* Given information
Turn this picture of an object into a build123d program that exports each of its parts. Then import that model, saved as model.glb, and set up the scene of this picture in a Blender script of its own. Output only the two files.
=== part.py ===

...

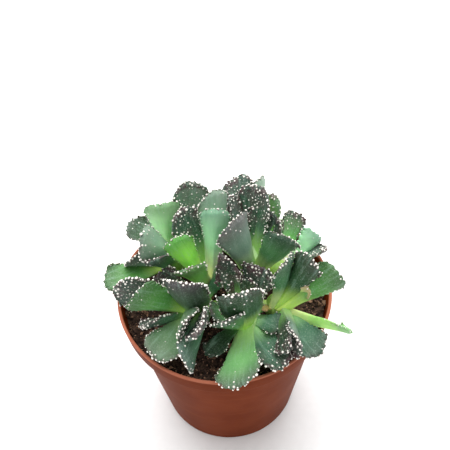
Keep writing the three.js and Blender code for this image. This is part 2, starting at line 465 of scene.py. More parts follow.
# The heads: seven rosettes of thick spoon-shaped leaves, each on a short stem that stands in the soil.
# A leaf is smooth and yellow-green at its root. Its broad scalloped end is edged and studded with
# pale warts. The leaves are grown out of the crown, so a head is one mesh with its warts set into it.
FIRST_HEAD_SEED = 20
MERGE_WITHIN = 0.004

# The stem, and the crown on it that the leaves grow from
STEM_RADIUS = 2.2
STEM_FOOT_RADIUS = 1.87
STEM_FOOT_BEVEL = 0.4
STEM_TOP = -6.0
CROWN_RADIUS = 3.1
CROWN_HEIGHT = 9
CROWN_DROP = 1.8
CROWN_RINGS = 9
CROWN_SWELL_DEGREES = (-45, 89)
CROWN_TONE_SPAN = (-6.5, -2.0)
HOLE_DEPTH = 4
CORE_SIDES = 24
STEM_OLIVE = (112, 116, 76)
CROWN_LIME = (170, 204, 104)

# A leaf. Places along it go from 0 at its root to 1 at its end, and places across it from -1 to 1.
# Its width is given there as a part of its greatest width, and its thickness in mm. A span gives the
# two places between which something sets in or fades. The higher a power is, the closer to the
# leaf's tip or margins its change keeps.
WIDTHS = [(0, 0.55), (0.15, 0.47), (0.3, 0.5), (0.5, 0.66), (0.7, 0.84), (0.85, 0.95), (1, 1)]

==

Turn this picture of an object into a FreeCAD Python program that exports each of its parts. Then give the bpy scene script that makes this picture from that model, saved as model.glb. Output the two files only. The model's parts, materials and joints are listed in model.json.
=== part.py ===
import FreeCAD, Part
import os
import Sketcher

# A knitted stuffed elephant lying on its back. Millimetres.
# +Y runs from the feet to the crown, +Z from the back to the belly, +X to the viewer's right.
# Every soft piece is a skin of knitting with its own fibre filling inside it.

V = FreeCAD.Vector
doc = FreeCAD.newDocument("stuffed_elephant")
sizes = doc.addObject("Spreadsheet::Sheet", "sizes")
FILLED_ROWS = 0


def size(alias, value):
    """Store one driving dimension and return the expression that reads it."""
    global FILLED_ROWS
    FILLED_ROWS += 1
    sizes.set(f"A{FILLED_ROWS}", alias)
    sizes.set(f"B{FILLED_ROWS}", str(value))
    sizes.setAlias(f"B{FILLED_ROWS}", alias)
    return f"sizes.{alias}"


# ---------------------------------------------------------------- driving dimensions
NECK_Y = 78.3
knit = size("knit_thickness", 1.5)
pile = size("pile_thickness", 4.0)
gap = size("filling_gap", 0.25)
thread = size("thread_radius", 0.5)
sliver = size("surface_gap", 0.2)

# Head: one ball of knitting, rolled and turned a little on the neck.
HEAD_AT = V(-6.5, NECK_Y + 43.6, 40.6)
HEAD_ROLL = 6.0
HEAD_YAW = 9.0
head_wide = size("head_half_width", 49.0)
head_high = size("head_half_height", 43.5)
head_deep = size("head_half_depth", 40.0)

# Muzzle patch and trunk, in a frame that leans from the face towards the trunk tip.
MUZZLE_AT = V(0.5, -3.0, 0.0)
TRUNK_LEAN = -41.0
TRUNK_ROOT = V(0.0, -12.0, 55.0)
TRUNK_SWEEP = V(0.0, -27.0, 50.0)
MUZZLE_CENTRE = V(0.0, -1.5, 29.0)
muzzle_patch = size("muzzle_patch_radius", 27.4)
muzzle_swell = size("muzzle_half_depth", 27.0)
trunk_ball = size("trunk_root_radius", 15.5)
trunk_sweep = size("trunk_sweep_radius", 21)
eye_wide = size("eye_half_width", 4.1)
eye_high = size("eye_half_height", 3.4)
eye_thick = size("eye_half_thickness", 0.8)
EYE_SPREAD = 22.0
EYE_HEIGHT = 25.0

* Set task
As listed above, the lines from the line with "Keep writing the" to the line with "MERGE_WITHIN = 0.004" are to be echoed exactly, with both ends included and nothing added.

* Exercise answer
Keep writing the three.js and Blender code for this image. This is part 2, starting at line 465 of scene.py. More parts follow.
# The heads: seven rosettes of thick spoon-shaped leaves, each on a short stem that stands in the soil.
# A leaf is smooth and yellow-green at its root. Its broad scalloped end is edged and studded with
# pale warts. The leaves are grown out of the crown, so a head is one mesh with its warts set into it.
FIRST_HEAD_SEED = 20
MERGE_WITHIN = 0.004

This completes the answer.